15f, Export Bank Plaza Bldg.
Sen. Gil Puyat corner Chino Roce Ave.
Makati City
Dear Sir Mon:
Please accept this letter as formal notification that I am tendering my resignation from Headstrong Philippines effective Friday, August 10.
Working for Headstrong and for Recruitment has been a wonderful experience. I could not ask for a better group of colleagues and a supervisor in your person. I have grown in many ways here and will always treasure the opportunities provided for me by the company.
I would like to express my sincerest thanks for the professional and personal development that you have provided me. I wish you and your family luck and success.
God bless.
Sincerely,
Marj
Growing Up
Last Friday (July 6, 2007), was the hardest Friday that I had ever faced in my life. I woke up with text messages the night before from Ann. The messages read as follows;
Text Message 1:
Pwera biro, it’s so sad na I’ll lose a very good friend. Kahit sabihin mo na we’ll be in touch. Iba pa din yung malayo ka na. Pero at the same time, I’, happy for you. Lam ko you have your reasons, and as a friend, I have to understand. I’ll never forget our unforgettable cab memories, and the tawanan ang reklamo sessions every lunch and uwian. Thank you for the memories.
Text Message 2:
Strong people make just as many mistakes as weak people do. But the friend says this: the stronger ones admit their mistakes, laugh about them, and learn from them
Text Message 3:
Umiiyak ako kay James kagabi. Kainis ka. ….Basta sabi ko kay James, sobrang nanghihinayang ako to lose a friend like you. Someone who really cares.
I cried over these messages but more than these texts, I cried over the memories I shared with the greatest friends I made at work. I cried and cried because in the coming days, I knew I will no longer share the same space with these companions. When I go to work in the morning, I will be greeting a new set of different faces, new friends. In the coming weeks and months, I knew, I will no longer share the same memories of fun and sorrows with Ann, Polly, Diana and the rest of Headstrong’s Recruitment. Eventually, I will have to finally say “good bye” to them.

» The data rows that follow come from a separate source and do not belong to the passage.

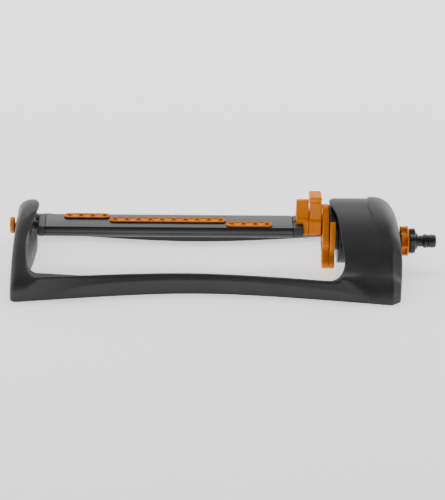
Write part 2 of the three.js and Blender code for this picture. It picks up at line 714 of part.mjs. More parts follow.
part('valve_block', cut(
  join(
    saddle(CAP.right + GAP, BLOCK.right),
    alongX(blockOutline, BLOCK.left, BLOCK.right),
    box(BLOCK.left, BLOCK.right, -BLOCK.half - 2, BLOCK.half + 2, blockFoot, blockFoot + BLOCK.lip),
  ),
  journalRoom(CAP.right - PAST, BLOCK.right + PAST),
), 'orange');

part('width_knob', cut(
  join(
    saddle(KNOB.left, KNOB.right),
    alongX(roundedRectangle(-KNOB.half, KNOB.half, TUBE_Z + 8, KNOB.top, 5), KNOB.left, KNOB.right, 5),
  ),
  journalRoom(KNOB.left - PAST, KNOB.right + PAST),
), 'orange');

// ---------------------------------------------------------------- range levers

// A lever in (Y, Z) about the swing axis that hangs down and forward by the tilt.
function leverPlate({ left, right }) {
  const down = polygon([[-LEVER.arm / 2, 0], [-LEVER.tip, -LEVER.reach + LEVER.tip],
    [LEVER.tip, -LEVER.reach + LEVER.tip], [LEVER.arm / 2, 0]]);
  return join(
    alongX(down, left, right),
    bar(left, right, LEVER.tip, 0, -LEVER.reach + LEVER.tip, 20),
  );
}

const hung = (body) => body.rotate([LEVER.tilt, 0, 0]).translate([0, 0, TUBE_Z]);
const leverRing = ({ left, right, ring: radius }) => bar(left, right, radius, 0, 0, 36);
const leverRoom = (radius) => bar(110, 140, radius + RUN, 0, 0, 32);

part('front_range_lever', hung(cut(
  join(leverRing(FRONT_LEVER), leverPlate(FRONT_LEVER)),
  leverRoom(CASE.neckOuter),
)), 'orange');

part('rear_range_lever', hung(cut(
  join(leverRing(REAR_LEVER), leverPlate(REAR_LEVER)),
  leverRoom(CASE.hub),
  box(110, 140, -40, 40, 3, 40),
)), 'orange');

// ---------------------------------------------------------------- hose inlet

const valve = { left: 214, right: 216.6, key: 1.3 };
const quarter = Math.PI / 2;

// A slot round a quarter of the pipe for the key of the flow valve.
function keySlot() {
  const half = quarter / 2 + 0.25;
  const reach = PIPE.outer + 3;
  const angles = Array.from({ length: 9 }, (_, i) => quarter - half + (i / 8) * 2 * half);
  const rim = angles.map((a) => [reach * Math.cos(a), reach * Math.sin(a)]);
  return alongX(polygon([[0, 0], ...rim]), valve.left - 0.5, valve.right + 0.5).translate([0, 0, INLET_Z]);
}

part('inlet_pipe', cut(
  pipe(PIPE.left, PIPE.right, PIPE.outer, PIPE.inner, 0, INLET_Z, 24),
  keySlot(),
), 'black');

function flowCollar() {
  const { left, right, radius, notch, notches } = COLLAR;
  const pockets = [];
  for (let i = 0; i < notches; i += 1) {
    const angle = ((i + 0.5) / notches) * 2 * Math.PI;
    pockets.push(bar(left - PAST, right - 2.5, notch, (radius + 1.5) * Math.cos(angle),
      INLET_Z + (radius + 1.5) * Math.sin(angle), 10));
  }
  return cut(
    bar(left, right, radius, 0, INLET_Z, 32),
    bar(left - PAST, right + PAST, PIPE.outer + RUN, 0, INLET_Z, 24),
    ...pockets,
    post(INLET_Z, INLET_Z + 15.5, valve.key + GAP, (valve.left + valve.right) / 2, 0, 10),
  );
}

part('flow_collar', flowCollar(), 'orange');

// Throttle disc inside the pipe, with the key that the collar turns it by.
function flowValve() {
  const disc = cut(
    bar(valve.left, valve.right, PIPE.inner - RUN, 0, INLET_Z, 24),
    box(210, 220, -2, 2, INLET_Z - 5, INLET_Z + 3),
  );
  return join(disc, post(INLET_Z + 4, INLET_Z + 15, valve.key, (valve.left + valve.right) / 2, 0, 10));
}

part('flow_valve', flowValve(), 'gear');

const { flange, neck, ridge, nose, bore, right: tip } = NIPPLE;
part('inlet_nipple', turned([
  [217.4, bore], [217.4, PIPE.inner - GAP], [PIPE.right + GAP, PIPE.inner - GAP], [PIPE.right + GAP, flange],
  [230, flange], [230, 10.5], [232, 8.4], [235, neck], [240, neck], [241, ridge], [244, ridge],
  [244.6, neck], [247.4, neck], [248, nose], [254, nose], [tip, nose - 1.2], [tip, bore], [217.4, bore],
], 0, INLET_Z, 20), 'black');
part('nipple_o_ring', ring(246, neck + 0.75, 0.65, 0, INLET_Z), 'rubber');

// Dirt screen: a pierced disc inside the nipple, held in front of the throttle.
function filterScreen() {
  const holes = [];
  for (let i = 0; i < 6; i += 1) {
    const angle = (i / 6) * 2 * Math.PI;
    holes.push(bar(226, 232, 0.7, 2.6 * Math.cos(angle), INLET_Z + 2.6 * Math.sin(angle), 6));
  }
  return cut(bar(228, 229.2, bore - GAP, 0, INLET_Z, 16), bar(226, 232, 0.7, 0, INLET_Z, 6), ...holes);
}

part('filter_screen', filterScreen(), 'steel');

export default sprinkler;
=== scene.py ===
"""Looks of an oscillating lawn sprinkler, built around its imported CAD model.

Moulded pieces are distance fields in millimetres, turned into meshes by surface nets.
Turned pieces are lathes and the spray tube is a loft. Every size comes from the frame
or from the named dimensions below.
"""

import json
import math

import bpy
import numpy as np
from mathutils import Matrix, Vector


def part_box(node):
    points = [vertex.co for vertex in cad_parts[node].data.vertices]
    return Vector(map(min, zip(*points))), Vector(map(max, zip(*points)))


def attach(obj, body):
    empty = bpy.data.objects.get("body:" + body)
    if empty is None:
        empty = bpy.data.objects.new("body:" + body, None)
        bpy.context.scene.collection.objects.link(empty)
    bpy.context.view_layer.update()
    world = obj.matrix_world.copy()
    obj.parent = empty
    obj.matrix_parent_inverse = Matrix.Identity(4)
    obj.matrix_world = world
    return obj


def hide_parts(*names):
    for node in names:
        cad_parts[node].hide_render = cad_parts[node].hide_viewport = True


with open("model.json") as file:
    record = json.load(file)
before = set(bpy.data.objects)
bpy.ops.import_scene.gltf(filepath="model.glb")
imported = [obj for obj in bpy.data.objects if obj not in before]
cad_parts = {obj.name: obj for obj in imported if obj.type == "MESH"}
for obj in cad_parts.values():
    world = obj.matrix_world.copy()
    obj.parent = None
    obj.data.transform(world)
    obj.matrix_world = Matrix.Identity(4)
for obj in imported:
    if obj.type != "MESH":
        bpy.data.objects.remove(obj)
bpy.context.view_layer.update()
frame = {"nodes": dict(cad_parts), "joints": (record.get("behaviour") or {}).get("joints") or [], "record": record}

MM = 0.001


def node_box(node):
    """Lowest and highest corner of a CAD node, in millimetres."""
    low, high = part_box(node)
    return [c / MM for c in low], [c / MM for c in high]


JOINT_PLACE = {joint["name"]: [c / MM for c in joint["pos_m"]] for joint in frame["joints"]}
TUBE_Z = JOINT_PLACE["tube_swing"][2]
INLET_Z = JOINT_PLACE["flow_turn"][2]


# ---------------------------------------------------------------- camera, floor and light

VIEW_ELEVATION = math.radians(25.0)
VIEW_YAW = math.radians(-1.7)
VIEW_ROLL = math.radians(1.1)
VIEW_DISTANCE = 2.5
VIEW_TARGET = Vector((-0.0012, 0.0, 0.0223))
PIXELS_PER_METRE = 830.0
PICTURE_HEIGHT = 500.0
SENSOR = 36.0
FLOOR_GLOW = 0.9
FLOOR_REACH = 6.0


def add_camera():
    data = bpy.data.cameras.new("camera")
    camera = bpy.data.objects.new("camera", data)
    bpy.context.scene.collection.objects.link(camera)
    back = Vector((
        math.sin(VIEW_YAW) * math.cos(VIEW_ELEVATION),
        -math.cos(VIEW_YAW) * math.cos(VIEW_ELEVATION),
        math.sin(VIEW_ELEVATION),
    ))
    level_right = Vector((0, 0, 1)).cross(back).normalized()
    level_up = back.cross(level_right)
    right = level_right * math.cos(VIEW_ROLL) + level_up * math.sin(VIEW_ROLL)
    up = level_up * math.cos(VIEW_ROLL) - level_right * math.sin(VIEW_ROLL)
    turn = Matrix((right, up, back)).transposed()
    camera.matrix_world = Matrix.Translation(VIEW_TARGET + back * VIEW_DISTANCE) @ turn.to_4x4()
    data.sensor_fit = "AUTO"
    data.sensor_width = SENSOR
    data.lens = PIXELS_PER_METRE * VIEW_DISTANCE / PICTURE_HEIGHT * SENSOR
    bpy.context.scene.camera = camera


def add_area_light(name, place, aim, size, watts, colour=(1.0, 1.0, 1.0)):
    data = bpy.data.lights.new(name, "AREA")
    data.shape = "RECTANGLE"
    data.size, data.size_y = size
    data.energy = watts
    data.color = colour
    light = bpy.data.objects.new(name, data)
    bpy.context.scene.collection.objects.link(light)
    light.location = place
    light.rotation_euler = (Vector(aim) - Vector(place)).to_track_quat("-Z", "Y").to_euler()


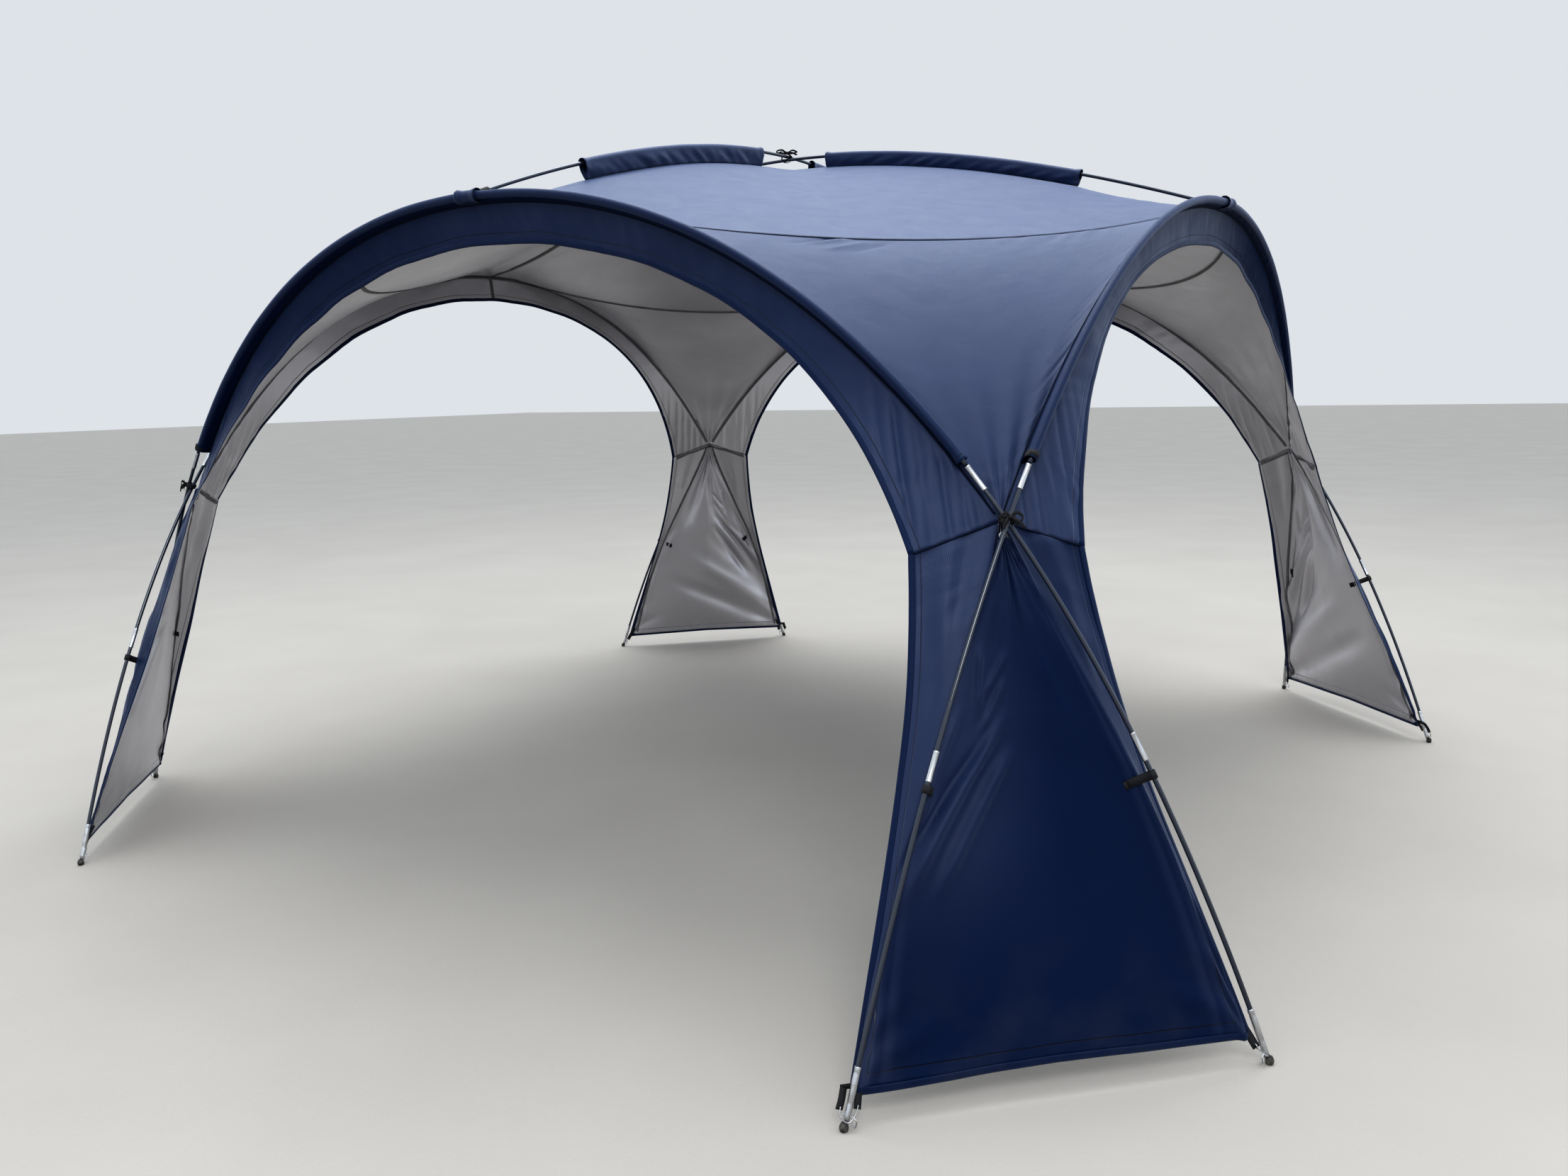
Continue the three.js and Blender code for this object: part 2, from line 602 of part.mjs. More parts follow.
CORNERS.forEach((corner, quarter) => {
  const group = new THREE.Group();
  group.rotation.z = (quarter * Math.PI) / 2;
  add(group, `${corner}_corner_sheet`, cornerSheet(), navy);
  add(group, `${corner}_leg_sheet`, strappedLegSheet(), navy);
  add(group, `${corner}_corner_tie`, cornerTie(), webbing);
  shelter.add(group);
});

add(shelter, "roof_sheet", roofSheet(), navy);
add(shelter, "front_to_back_roof_pole", roofPole(POLE_LIFT), rodFinish);
const sideways = new THREE.Group();
sideways.rotation.z = Math.PI / 2;
add(sideways, "left_to_right_roof_pole", roofPole(-POLE_LIFT), rodFinish);
shelter.add(sideways);
add(shelter, "roof_tie", roofTie(), webbing);

export default shelter;
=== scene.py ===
# %% [markdown]
# # Dressing a pole-framed dome shelter
# The shelter stands on four bent poles. Each pole is an arch over one side of a square, and neighbouring
# arches cross over each corner leg. Two more poles bow over the roof. The canopy is sewn from sheets of
# coated polyester: dark navy outside, silver grey inside.
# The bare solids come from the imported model. This lesson keeps their place and size, and makes each one
# look like what it is: cloth with seams and folds, black rods, steel ferrules, webbing and ribbon.

# %% Load the bare solids
from bisect import bisect_right
from functools import cache
from math import acos, atan2, cos, exp, hypot, pi, radians, sin, sqrt, tau

import bmesh
import bpy
from mathutils import Matrix, Vector, noise
from mathutils.geometry import interpolate_bezier


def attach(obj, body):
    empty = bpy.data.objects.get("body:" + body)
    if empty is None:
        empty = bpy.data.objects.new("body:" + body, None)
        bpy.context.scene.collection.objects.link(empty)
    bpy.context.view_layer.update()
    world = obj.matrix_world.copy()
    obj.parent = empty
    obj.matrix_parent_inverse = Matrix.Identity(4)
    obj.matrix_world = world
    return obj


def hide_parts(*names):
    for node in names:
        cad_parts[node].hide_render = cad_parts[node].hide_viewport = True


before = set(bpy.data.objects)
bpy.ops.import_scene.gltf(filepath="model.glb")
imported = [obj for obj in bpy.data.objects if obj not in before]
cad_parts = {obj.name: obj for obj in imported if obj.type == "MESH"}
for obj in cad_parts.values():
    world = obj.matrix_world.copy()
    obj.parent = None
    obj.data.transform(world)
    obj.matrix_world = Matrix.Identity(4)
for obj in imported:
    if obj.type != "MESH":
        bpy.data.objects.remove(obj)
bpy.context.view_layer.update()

# %% [markdown]
# The camera comes first, in the place where the photograph was taken.
# Its place and turn were worked out from points of the frame whose real places are known. A wide lens
# close to the near corner gives the strong perspective.

# %% Put the camera where the photograph was taken
VIEW_FROM = Vector((2.574, -4.015, 1.447))
VIEW_TURN = radians(33.19)
VIEW_TILT = radians(-9.11)
VIEW_ROLL = radians(-1.235)
FILM_WIDTH = 36.0
LENS = FILM_WIDTH * 1777.7 / 2212

view_data = bpy.data.cameras.new("view")
view_data.sensor_width = FILM_WIDTH
view_data.lens = LENS
view_data.clip_end = 200
look = Vector((-sin(VIEW_TURN) * cos(VIEW_TILT), cos(VIEW_TURN) * cos(VIEW_TILT), sin(VIEW_TILT)))
aim = look.to_track_quat("-Z", "Y").to_matrix().to_4x4() @ Matrix.Rotation(VIEW_ROLL, 4, "Z")
view = bpy.data.objects.new("view", view_data)
view.matrix_world = Matrix.Translation(VIEW_FROM) @ aim
bpy.context.scene.collection.objects.link(view)
bpy.context.scene.camera = view
print("lens", round(LENS, 2), "mm")

# %% [markdown]
# The poles are smooth bends, and the cloth follows them. A Bezier curve gives a bend from four points.
# Cutting it into many short steps and adding up their lengths lets a maker ask for the point at so many
# metres along the pole, which is how sleeves, ferrules and straps are placed on a real one.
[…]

Goodbye is indeed a sad word. I am a person who always see the positive in the negative yet, that Friday goodbye just carried all the burdens of having to leave behind some wonderful people, the best friends, the best bosses. Goodbye is such a painful word that Friday for it meant nothing but losing the memories I yet have to share with these great persons. If I just choose to stay, things might turn out the opposite.
That same morning, I replied to Ann’s messages saying: Just think of me as your daughter that you will have to let go, because I am getting married to the person I love, and you shall let me go because you know I am happy if I choose to live with this man even if I will have to leave you, my mother behind.
I do not know if everyone would agree to my analogy of getting married and resigning. In a way, no matter how much we deny, goodbye can indeed be positive. It is a new beginning. It is an end, yet a new and fresh start.
I stood up and faced my Friday. I signed another job offer and later that day, I tendered my resignation.
Today, as I write these words, I am ending a story and starting a new one. I would like to say that this old story will have a happy ending. I know that the new story might start just like how the old story started, yet I know that I am already armed and equipped with experiences and lessons that my first story and its characters taught me.